Based on the daily Federal Reserve Broad Index value of the US $ against our major trading partners we see a strengthening trend that has existed for the last three years. On February 3rd 2014, the value for the dollar was 103.8026, the index then weakened, turned around at mid-year and on December 5th (the last date published by the Fed) had achieved the highest value of the year at 109.9628. After a brief respite in late October the dollar is again continuing to go straight north and now has the highest value since the spike in early 2009. (Figure 1).

The Broad Index has strengthened by 4.9 percent in the last three months, 2.6 percent in the last month and 1.0 percent in the last seven days. It does not necessarily follow that the currencies of the steel trading nations follow the Broad Index but in the last month and three months this has been the case. In the seven days through December 11th the dollar has strengthened against ten of the sixteen steel trading nations and weakened against six. Table 1 shows the number of currency units of steel trading nations that it takes to buy one US dollar and the change in one year, three months, one month and seven days. Negative values for change indicate that the dollar is strengthening against a particular currency. An explanation of the source data is given at the end of this piece. In the last twelve months the dollar has strengthened against all sixteen currencies considered here. In the last three and one month periods it strengthened against all steel trading currencies except the Chinese Yuan. Table 1 is color coded to indicate strengthening of the dollar in red and weakening in green. We regard strengthening of the US Dollar as negative and weakening as positive because the effect on net imports.

On September 6th the Euro broke through the 1.3 US $ / Euro level for the first time since July 11th last year and since our last report on November 11th when it closed at 1.2464 the currency has declined further to 1.2395. On December 11th the Euro stood at 0.8068 to the US$ and had declined by 3.9 percent in the last three months, (Figure 2). A devalued Euro means that US exports will be more expensive in Europe and European imports will be cheaper here. This is particularly true for steel trade. In addition European scrap will be more attractive to Turkish buyers than supplies from the US which will put downward pressure on domestic scrap prices.

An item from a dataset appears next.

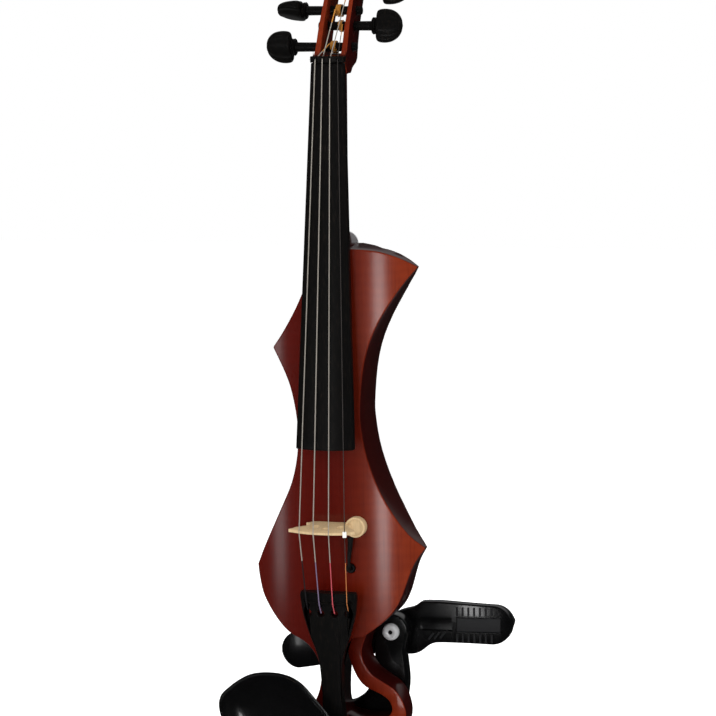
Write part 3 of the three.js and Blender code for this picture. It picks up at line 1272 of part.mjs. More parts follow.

Table 2 shows how the value of the Turkish Lira has changed against its major scrap and or semi-finished suppliers.

The US position as a scrap supplier has continued to deteriorate in the last three months as the Dollar has strengthened by 2.9 percent against the Lira and the Euro has weakened by 2.1 percent. This gives a European scrap dealer a relative advantage of 5 percent when competing with US East Coast yards for business in Turkey and consequently results in a decrease in both US export prices and strengthens the hand of US domestic mill buyers. The situation with the Russian Ruble is even more extreme as the Lira has strengthened by 41.8 percent against the Ruble in the last three months. This means that a Russian trader can get almost twice as many Rubles for his scrap than he did three months ago and allows him to negotiate easily for whatever business he wants from Turkey. Figure 3 shows the downward trend of the Lira against the Dollar since January 2013.

The Russian Ruble has had the largest decline of all the steel trading nations in the last three months being down by 31.8 percent against the Dollar and is in virtual free fall, (Figure 4). A month ago we reported that the Russian central bank had raised interest rates to 9.5 percent despite the very sluggish performance of the economy. On Thursday December 10th they raised it again to 10.5 percent and intensified the Ruble buyback program. These moves are intended to bolster the currency that has been hurt both by sanctions and by the drop in the price of oil which is Russia’s major export and income earner.

The Japanese Yen broke through the 120 level on December 6th before rallying slightly and closing at 119.06 on December 11th, (Figure 5). The Yen is down by 13.4 percent in 12 months and 10.8 percent in 3 months. Some analysts are predicting a level of 200 Yen / Dollar in the not too distant future.

After flirting with the 90 US cent valuation early in 2014, the Canadian $ broke through that level on September 27th and has stayed there ever since. The decline has been pronounced since mid-year. On December 11th the loonie closed at 87.28 US cents down one cent since we last published this report on November 11th. The Canadian $ has declined by 7.2 percent in the last year, 4.2 percent in three months, 1.1 percent in one month and 0.6 percent in seven days, (Figure 6).

The reversal of the ‘carry-trade’ (borrow US$, buy something else higher yielding) has been well underway since the Fed announced last year that it would end QE3. Emerging country currencies have plummeted, together with commodity prices. Australian and Canadian commodity producers that borrowed heavily in USD have been doubly hit by a stronger US$ and plunging commodity prices, and their share prices have plummeted. The Australian $, (Figure 7) and Brazilian Real, (Figure 8) are being hit even harder than the Canadian $ being down by 10.2 percent and 12.0 percent respectively in the last three months.

The Mexican Peso closed at 14.441 on December 11th, down by 8.8 percent in three months, and in free fall for all of December, (Figure 9). The Peso has broken through the previous low point which occurred on June 6th 2012 and is now at its lowest point since March 16th 2009.

SMU Comment: Reports in the press are not exaggerated. The US dollar is escalating rapidly in the global currency markets and against the currencies of the major steel trading nations. This not a good trend for US steel market competitiveness and will continue to drive net imports higher and raw materials prices lower. In this monthly analysis we report on the currencies that we think have the most immediate significance, but all 16 steel trading nation graphs are available on request if any reader has a special interest that we haven’t covered.

Explanation of Data Sources: The broad index is published by the Federal Reserve on both a daily and monthly basis. It is a weighted average of the foreign exchange values of the U.S. dollar against the currencies of a large group of major U.S. trading partners. The index weights, which change over time, are derived from U.S. export shares and from U.S. and foreign import shares. The data are noon buying rates in New York for cable transfers payable in the listed currencies. At SMU we use the historical exchange rates published in the Oanda Forex trading platform to track the currency value of the US $ against that of sixteen steel trading nations. Oanda operates within the guidelines of six major regulatory authorities around the world and provides access to over 70 currency pairs. Approximately $4 trillion US $ are traded every day on foreign exchange markets.